2. What’s the worst that could happen?

I ask myself this question all the time at work. My job is literally to anticipate problems with content and solve them before they arise. So I'm often thinking about worst case scenarios.

The truth? No one dies if a YouTube video is bad. At worst, I might look like an idiot or waste a bit of someone’s time, which is the risk built into doing absolutely anything at all.

Still, if that happens, no one dies. The 'real world' outcomes are tiny, compared with the good I might do if I'm brave.


3. What does failure actually look like?

Pinning this down was a turning point.

When my goal was 'don’t look stupid', not posting was guaranteed success. Don't post, can't look like a fool, right?

But when I flipped it around in my head, and refocused my goal on 'help someone', not posting became total failure. 100% failure. Now the thought of that really scared and disappointed me.


4. Would I rather be dead?

This sounds brutal, but it was a good question for me because I've lost both my parents within the last 2 years.

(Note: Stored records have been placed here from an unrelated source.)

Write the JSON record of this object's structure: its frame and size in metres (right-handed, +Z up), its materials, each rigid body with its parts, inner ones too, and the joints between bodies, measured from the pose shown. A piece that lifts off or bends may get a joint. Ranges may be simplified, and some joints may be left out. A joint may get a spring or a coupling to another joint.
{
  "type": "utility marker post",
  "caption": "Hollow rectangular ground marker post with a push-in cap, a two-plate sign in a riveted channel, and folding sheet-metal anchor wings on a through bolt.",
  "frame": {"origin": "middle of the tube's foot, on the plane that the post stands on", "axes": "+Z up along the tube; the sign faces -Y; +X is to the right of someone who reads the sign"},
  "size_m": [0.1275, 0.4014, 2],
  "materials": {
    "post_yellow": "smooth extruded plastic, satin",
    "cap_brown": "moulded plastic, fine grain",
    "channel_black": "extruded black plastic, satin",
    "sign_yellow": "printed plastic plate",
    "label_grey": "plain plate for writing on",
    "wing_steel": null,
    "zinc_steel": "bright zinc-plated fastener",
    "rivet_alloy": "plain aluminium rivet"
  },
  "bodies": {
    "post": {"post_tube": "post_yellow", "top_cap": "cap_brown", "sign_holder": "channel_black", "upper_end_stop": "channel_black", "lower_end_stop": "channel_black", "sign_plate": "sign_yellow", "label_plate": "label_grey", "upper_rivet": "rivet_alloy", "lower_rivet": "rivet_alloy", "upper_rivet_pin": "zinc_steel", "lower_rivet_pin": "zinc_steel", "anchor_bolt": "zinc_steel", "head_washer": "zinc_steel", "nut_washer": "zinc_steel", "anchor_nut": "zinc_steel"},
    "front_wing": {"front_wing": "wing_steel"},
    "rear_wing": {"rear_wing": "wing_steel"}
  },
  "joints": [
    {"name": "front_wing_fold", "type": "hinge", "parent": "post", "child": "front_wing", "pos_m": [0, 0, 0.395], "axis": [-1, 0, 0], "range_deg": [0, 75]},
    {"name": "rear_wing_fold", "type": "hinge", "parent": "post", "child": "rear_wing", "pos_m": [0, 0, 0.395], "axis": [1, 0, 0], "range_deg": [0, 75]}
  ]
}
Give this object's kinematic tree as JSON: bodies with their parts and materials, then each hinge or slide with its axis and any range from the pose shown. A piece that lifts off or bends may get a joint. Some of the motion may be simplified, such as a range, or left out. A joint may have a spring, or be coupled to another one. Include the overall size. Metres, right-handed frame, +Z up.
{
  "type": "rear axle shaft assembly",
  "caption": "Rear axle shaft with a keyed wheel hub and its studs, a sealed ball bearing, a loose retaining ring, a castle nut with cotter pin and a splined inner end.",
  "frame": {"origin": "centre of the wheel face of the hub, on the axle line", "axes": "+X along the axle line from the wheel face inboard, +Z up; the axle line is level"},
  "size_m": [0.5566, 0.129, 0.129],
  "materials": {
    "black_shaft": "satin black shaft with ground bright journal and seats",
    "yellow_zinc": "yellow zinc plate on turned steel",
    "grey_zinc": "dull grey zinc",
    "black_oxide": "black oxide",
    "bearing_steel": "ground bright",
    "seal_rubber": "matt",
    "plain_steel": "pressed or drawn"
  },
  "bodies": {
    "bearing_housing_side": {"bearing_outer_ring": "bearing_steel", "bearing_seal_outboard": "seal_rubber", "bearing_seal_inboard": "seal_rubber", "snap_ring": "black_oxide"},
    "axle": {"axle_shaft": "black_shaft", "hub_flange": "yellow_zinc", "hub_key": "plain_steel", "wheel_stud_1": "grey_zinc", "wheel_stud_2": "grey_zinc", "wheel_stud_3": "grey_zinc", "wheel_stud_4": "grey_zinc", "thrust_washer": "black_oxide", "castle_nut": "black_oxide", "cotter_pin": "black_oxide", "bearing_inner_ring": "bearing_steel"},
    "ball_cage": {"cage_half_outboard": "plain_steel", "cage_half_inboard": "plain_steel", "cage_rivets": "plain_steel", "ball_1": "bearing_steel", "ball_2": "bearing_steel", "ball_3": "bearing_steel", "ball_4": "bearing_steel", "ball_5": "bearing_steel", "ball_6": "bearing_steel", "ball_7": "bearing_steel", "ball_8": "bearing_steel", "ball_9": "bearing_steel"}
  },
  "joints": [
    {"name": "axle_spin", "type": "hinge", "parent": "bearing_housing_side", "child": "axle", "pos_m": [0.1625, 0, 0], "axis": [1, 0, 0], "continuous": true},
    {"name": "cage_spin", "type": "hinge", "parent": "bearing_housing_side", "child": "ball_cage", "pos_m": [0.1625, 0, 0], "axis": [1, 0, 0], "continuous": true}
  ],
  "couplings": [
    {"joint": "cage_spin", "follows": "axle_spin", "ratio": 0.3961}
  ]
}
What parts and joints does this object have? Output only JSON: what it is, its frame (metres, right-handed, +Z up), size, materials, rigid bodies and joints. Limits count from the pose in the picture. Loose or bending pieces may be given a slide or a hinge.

When you watch someone die, it makes it hyper real that tomorrow isn’t guaranteed. Waiting forever is not a 'neutral' state. It has real consequences. We don't have forever. We have right now. You have to make it count or it'll be gone. So would I rather be dead? Because if I wait long enough, I will be.


5. Is my list of requirements expanding?

Getting ready feels warm and anticipatory, like gearing up for a party you really can't wait to attend. But imagine the same party, except this time you don't want to go. You're getting ready but you still hope something will happen to get you out of it.

That's the difference between moving towards a happy goal, and being stuck in the station on a train that's not leaving the platform. You know this difference. You can feel it in your body.


Love it, even if it's not perfect

So if you’re waiting for the right time, the right gear, the right confidence, consider this a cosmic nudge.


Yes, it'll be imperfect, because everything is. You'll get better. And that's what inspires people more than anything else.


So press record. Then go and make a cup of tea. You've bloody well earned it.